Peu importe qui le propose. C’est ça la priorité. D’ailleurs en 2005, ce n’est pas parce que le FN se prononçait aussi contre la Constitution européenne que la CGT n’avait pas appelé à voter contre celle-ci.
Il y a d’ailleurs un argument qui est repris dans la note aux orgas que je ne comprends pas : « Même si elle était votée, cette PPL ne pourrait jamais être définitivement adoptée étant donné que le RN n’a pas de groupe au Sénat. ». Certes, le RN n’a pas de groupe au Sénat ; mais les organisations du NFP, pour lesquelles nous avons appelé à juste titre à soutenir le programme dans la récente période ; elles, elles n’en ont pas ? Pourquoi, à partir du moment où il s’agit d’abroger la réforme des retraites et de revenir sur la réforme Touraine, les groupes du NFP ne pourraient-ils pas reprendre la PPL au Sénat ?
Une chose est certaine
Enfin, dans l’agenda, il y a la PPL de La France insoumise (LFI), au nom des quatre groupes du NFP, qui sera examinée le 28 novembre au Palais Bourbon. Il est écrit à ce sujet : « Au vu des rapports de force, cette PPL a toutes les chances d’être adoptée par l’Assemblée ce qui serait une victoire politique importante. » Parfaitement juste. Mais il y a un petit problème : ce serait une victoire politique importante, à condition que… le RN la vote ! Là encore, je ne comprends pas : dans un cas, ce serait impossible de voter l’abrogation avec le RN, et dans un autre, ce serait possible de s’appuyer sur leurs voix ?

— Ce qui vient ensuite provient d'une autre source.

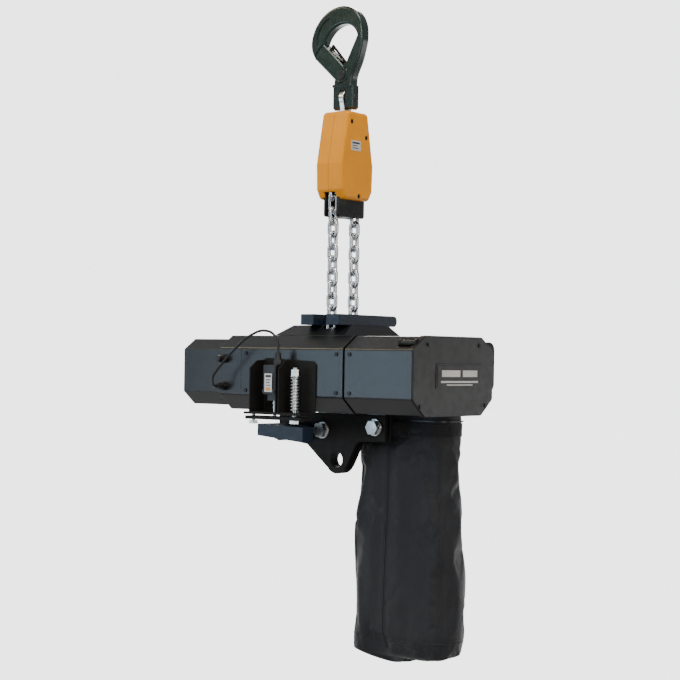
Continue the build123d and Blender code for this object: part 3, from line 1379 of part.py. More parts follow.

La réalité, c’est que nos syndiqués et plus largement les travailleurs n’ont que faire de ces calculs politiques. Ce qu’ils veulent par-dessus tout, c’est l’abrogation. Pour ma part, une chose est certaine : en toutes circonstances, il nous faut, nous, syndicalistes, appuyer l’abrogation de la réforme des retraites, car en dernière analyse, c’est un point d’appui pour la lutte des classes et pour les travailleurs.